**Exercise task:** Write out the listing exactly as it is given.

** Start Source material **

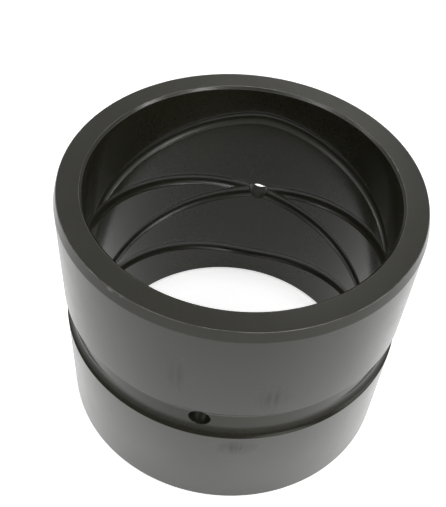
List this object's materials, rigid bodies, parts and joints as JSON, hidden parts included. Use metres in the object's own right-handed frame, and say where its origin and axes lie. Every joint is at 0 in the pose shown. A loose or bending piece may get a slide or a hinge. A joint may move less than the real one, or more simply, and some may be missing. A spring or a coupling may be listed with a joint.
{
  "type": "sleeve bushing",
  "caption": "Blackened steel sleeve bushing with crossing grease grooves in the bore, a grease channel round the outside and radial oil holes.",
  "frame": {"origin": "middle of the lower end face, on the bore axis", "axes": "+Z along the bore towards the end with the long lead-in chamfer; the oil holes lie along Y"},
  "size_m": [0.1, 0.1, 0.08],
  "materials": {
    "blackened_steel": "black oxide, satin"
  },
  "bodies": {
    "root": {"bushing_sleeve": "blackened_steel"}
  },
  "joints": []
}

** End Source material **

**Task answer:**
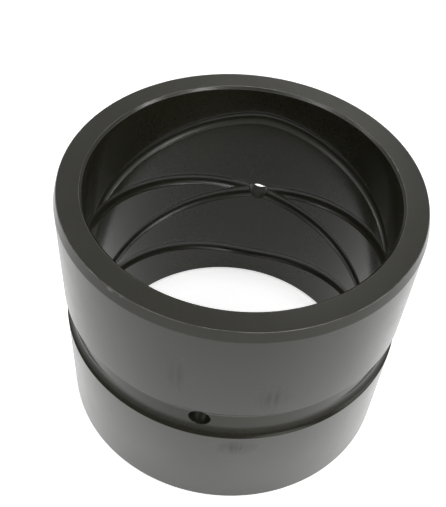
List this object's materials, rigid bodies, parts and joints as JSON, hidden parts included. Use metres in the object's own right-handed frame, and say where its origin and axes lie. Every joint is at 0 in the pose shown. A loose or bending piece may get a slide or a hinge. A joint may move less than the real one, or more simply, and some may be missing. A spring or a coupling may be listed with a joint.
{
  "type": "sleeve bushing",
  "caption": "Blackened steel sleeve bushing with crossing grease grooves in the bore, a grease channel round the outside and radial oil holes.",
  "frame": {"origin": "middle of the lower end face, on the bore axis", "axes": "+Z along the bore towards the end with the long lead-in chamfer; the oil holes lie along Y"},
  "size_m": [0.1, 0.1, 0.08],
  "materials": {
    "blackened_steel": "black oxide, satin"
  },
  "bodies": {
    "root": {"bushing_sleeve": "blackened_steel"}
  },
  "joints": []
}